Police caught Susma and took him into custody for something unrelated to the shooting threat: Susma had grabbed, shoved and placed his hand over the mouth of a female relative Monday at his family’s home in suburban Algonquin, said Algonquin Deputy Chief Ryan Markham.

Court documents show the woman is Susma’s mother, who is more than 70 years old, according to the Lake & McHenry County Scanner news site.

Susma is detained in McHenry County jail. He has been charged with aggravated battery of a senior citizen, aggravated domestic battery and five counts of domestic battery, Markham said.

There is no threat to the Sept. 2-4 festival at SeatGeek Stadium, 7000 S. Harlem Ave. in Bridgeview, police said.

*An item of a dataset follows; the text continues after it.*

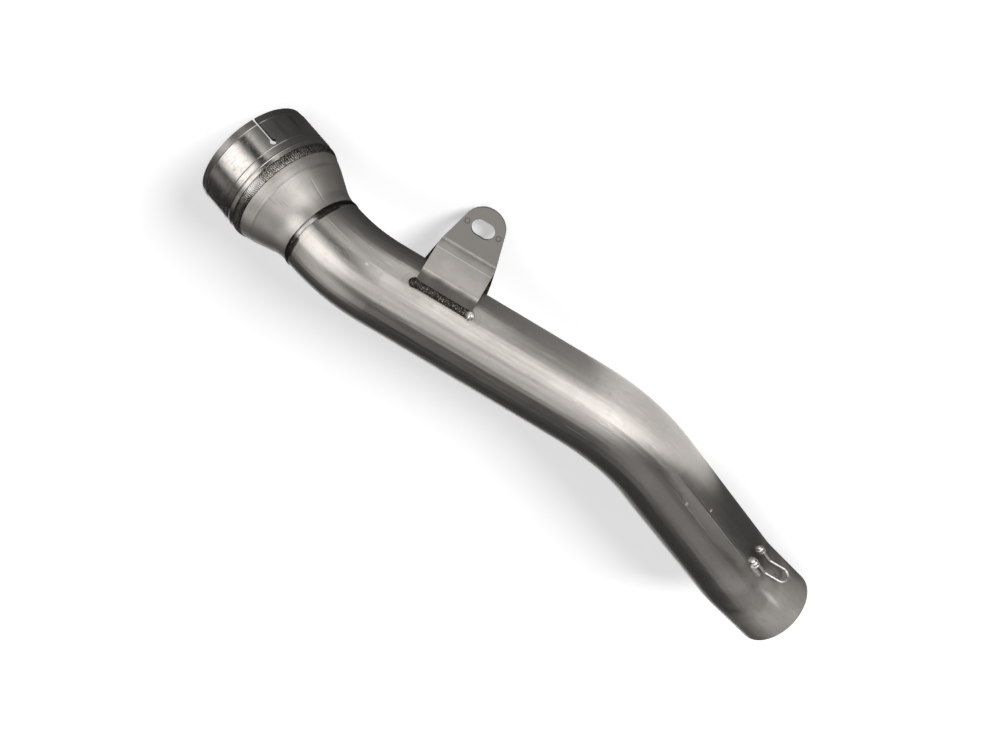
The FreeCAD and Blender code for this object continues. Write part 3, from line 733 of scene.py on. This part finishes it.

Screenshots shared on social media showed a Facebook post from Susma laden with racial slurs, violent insinuations and a description of a shooting at North Coast, a popular Chicagoland festival which features electronic, hip hop and rock acts.

Markham said Algonquin police and the FBI had previously investigated Susma’s post, met with him and determined “he did not pose an actual threat to the event, nor did it appear he had the capabilities to follow through on them.”

That conclusion was made prior to Susma attacking his relative, Markham said.

In a statement, a North Coast representative said Susma will not be allowed to buy a ticket or enter the festival, which is also beefing up security this year.

“Unfortunately, this has become common place in this day and age. NCMF takes any threat very seriously,” a festival spokesperson said in its statement. “Both NCMF and law enforcement will continue to closely monitor the situation.”

The threat came after a mass shooting in suburban Highland Park at the town’s Fourth of July parade killed seven people and injured more than 40.